Electricity Instructor Encourages Students to Use their Skills to Serve Others
Mike Melaney values volunteering. He spends his off work hours leading groups of high school and college-aged youths on service trips to various locations throughout the United States. Some of the church-sponsored trips involve construction, other times participants serve people in “soup kitchens” or daycare centers. After Hurricane Katrina, Melaney worked with youths to rebuild people’s homes.
"These experiences give them a better sense of people in need," he commented.
A master electrician, he has owned and operated an electrical contracting business for 17 years. A dean from Moraine Park Technical College thought that experience would be valuable to students and asked Melaney to join the faculty.
"I didn’t want to be a teacher at first. But I found I enjoyed it a lot," Melaney admitted. "I learn a lot myself."

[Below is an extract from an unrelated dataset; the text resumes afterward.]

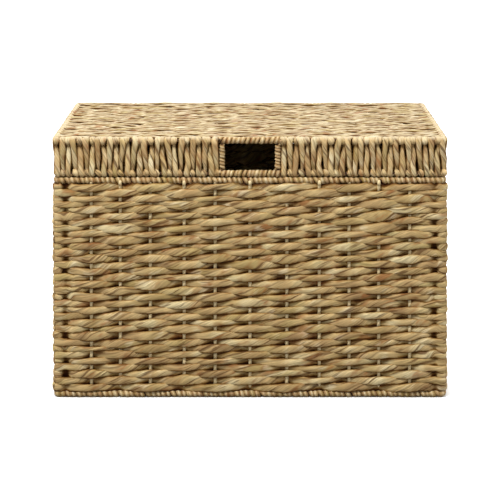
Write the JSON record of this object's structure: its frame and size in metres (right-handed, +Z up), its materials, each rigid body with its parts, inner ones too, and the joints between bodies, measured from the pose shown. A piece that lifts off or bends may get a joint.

Melaney has been a full-time instructor since 1998. Currently he teaches the one-year electricity technical diploma program. This pre-apprenticeship program develops basic knowledge and skills in residential, commercial and industrial electricity.
The students’ learning begins in the lab at the MPTC West Bend campus. However, Melaney finds ways to give them meaningful, practical experience outside the classroom through volunteering in the community.
Under his supervision the students have done electrical work for Habitat for Humanity, a local nature conservancy, and a youth hockey facility. "We don’t want to take work away from local contractors so we only help non-profit organizations," Melaney explained.
Working in a real residential, commercial or industrial building gives the electricity students valuable experience in problem solving as they face challenges in a "closed structure."
"Nothing is checklist or textbook," Melaney said. "Like I learned in the military you have to improvise, adapt and overcome." These skills are valuable to employers.